> **Your objective**: How many lines in the listing below include the word "JSON"? Reply with the count alone.

> **Information shown**:
## START

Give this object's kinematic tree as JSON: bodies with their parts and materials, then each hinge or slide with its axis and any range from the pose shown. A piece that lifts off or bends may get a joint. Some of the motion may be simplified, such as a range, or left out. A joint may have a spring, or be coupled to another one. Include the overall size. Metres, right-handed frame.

## END
## START

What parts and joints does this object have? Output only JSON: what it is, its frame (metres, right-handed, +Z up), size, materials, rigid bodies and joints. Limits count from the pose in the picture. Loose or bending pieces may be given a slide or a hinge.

## END
## START

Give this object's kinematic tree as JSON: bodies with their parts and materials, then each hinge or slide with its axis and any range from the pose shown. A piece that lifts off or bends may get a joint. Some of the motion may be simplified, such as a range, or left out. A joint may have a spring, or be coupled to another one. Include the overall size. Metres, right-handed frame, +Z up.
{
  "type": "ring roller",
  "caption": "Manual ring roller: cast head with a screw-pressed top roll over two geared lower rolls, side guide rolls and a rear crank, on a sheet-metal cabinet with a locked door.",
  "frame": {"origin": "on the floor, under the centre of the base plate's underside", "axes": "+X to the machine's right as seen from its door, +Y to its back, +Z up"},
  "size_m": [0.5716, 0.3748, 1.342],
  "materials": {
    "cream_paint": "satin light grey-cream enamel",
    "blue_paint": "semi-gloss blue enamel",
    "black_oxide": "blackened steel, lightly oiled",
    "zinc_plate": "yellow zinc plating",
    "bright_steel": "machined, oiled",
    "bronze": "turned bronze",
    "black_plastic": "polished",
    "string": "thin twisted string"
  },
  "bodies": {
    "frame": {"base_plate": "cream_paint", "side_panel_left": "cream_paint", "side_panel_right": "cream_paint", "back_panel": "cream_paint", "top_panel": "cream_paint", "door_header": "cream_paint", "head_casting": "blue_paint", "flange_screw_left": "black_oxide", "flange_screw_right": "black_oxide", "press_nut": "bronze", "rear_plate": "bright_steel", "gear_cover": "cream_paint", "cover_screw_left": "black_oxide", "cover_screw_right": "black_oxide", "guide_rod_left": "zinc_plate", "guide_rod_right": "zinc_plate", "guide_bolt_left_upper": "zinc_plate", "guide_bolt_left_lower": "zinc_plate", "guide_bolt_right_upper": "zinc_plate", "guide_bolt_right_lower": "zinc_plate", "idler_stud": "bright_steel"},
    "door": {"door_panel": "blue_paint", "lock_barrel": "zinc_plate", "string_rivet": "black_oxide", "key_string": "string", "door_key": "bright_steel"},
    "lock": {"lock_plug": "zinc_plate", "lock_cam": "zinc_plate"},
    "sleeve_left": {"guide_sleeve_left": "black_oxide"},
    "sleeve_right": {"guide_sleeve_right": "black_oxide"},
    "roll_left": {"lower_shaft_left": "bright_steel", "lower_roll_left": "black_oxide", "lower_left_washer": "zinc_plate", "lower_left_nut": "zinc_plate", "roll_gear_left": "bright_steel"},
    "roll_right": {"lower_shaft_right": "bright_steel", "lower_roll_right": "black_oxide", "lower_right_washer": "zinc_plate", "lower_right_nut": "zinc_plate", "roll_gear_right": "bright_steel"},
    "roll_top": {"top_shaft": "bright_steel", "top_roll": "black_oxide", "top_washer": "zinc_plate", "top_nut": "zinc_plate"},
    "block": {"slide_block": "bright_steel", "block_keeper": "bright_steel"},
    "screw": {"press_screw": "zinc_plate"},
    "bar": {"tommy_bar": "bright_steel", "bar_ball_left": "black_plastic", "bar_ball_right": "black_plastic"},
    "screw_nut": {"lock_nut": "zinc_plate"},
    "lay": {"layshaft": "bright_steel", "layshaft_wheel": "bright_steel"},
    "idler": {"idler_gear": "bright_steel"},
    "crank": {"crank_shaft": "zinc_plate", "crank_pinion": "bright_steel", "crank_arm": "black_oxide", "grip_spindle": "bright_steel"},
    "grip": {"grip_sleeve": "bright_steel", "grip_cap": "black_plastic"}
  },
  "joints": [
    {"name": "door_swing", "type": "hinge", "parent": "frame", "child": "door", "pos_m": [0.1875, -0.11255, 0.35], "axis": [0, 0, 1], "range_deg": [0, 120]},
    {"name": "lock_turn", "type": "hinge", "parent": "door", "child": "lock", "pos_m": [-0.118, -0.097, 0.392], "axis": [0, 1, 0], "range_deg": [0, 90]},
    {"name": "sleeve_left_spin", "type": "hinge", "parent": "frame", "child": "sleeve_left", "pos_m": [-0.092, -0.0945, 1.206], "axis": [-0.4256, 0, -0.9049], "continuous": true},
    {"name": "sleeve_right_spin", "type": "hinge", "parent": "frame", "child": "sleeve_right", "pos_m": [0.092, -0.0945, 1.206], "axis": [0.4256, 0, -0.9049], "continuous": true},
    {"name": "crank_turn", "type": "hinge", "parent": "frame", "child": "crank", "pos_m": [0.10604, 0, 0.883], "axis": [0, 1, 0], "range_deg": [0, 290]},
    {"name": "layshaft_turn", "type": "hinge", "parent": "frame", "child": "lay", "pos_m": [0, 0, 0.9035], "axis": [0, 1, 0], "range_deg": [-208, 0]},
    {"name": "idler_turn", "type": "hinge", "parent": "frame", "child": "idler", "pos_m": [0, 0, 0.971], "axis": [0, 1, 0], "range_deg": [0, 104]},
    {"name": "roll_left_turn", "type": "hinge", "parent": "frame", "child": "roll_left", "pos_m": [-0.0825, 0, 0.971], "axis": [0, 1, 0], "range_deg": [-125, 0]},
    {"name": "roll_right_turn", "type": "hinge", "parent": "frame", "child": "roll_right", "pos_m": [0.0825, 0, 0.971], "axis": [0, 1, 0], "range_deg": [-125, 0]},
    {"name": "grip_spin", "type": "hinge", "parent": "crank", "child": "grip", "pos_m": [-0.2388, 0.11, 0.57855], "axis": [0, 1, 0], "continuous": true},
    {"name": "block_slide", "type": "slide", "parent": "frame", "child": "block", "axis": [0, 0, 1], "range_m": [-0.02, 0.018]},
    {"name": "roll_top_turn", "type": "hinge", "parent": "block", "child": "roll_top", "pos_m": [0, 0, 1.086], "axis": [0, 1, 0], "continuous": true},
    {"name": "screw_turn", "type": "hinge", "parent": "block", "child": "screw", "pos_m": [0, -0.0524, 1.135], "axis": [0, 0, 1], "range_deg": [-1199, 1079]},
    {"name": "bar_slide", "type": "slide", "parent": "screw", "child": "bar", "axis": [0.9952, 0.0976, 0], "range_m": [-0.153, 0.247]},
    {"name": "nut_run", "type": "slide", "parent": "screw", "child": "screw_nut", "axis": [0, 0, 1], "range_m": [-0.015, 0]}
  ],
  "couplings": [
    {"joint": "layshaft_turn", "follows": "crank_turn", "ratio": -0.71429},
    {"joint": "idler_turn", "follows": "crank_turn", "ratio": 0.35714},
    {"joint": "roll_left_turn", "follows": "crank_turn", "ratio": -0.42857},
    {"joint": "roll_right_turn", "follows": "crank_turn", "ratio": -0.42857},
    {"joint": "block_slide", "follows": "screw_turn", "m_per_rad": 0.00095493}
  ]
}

## END

> **Answer below**: 3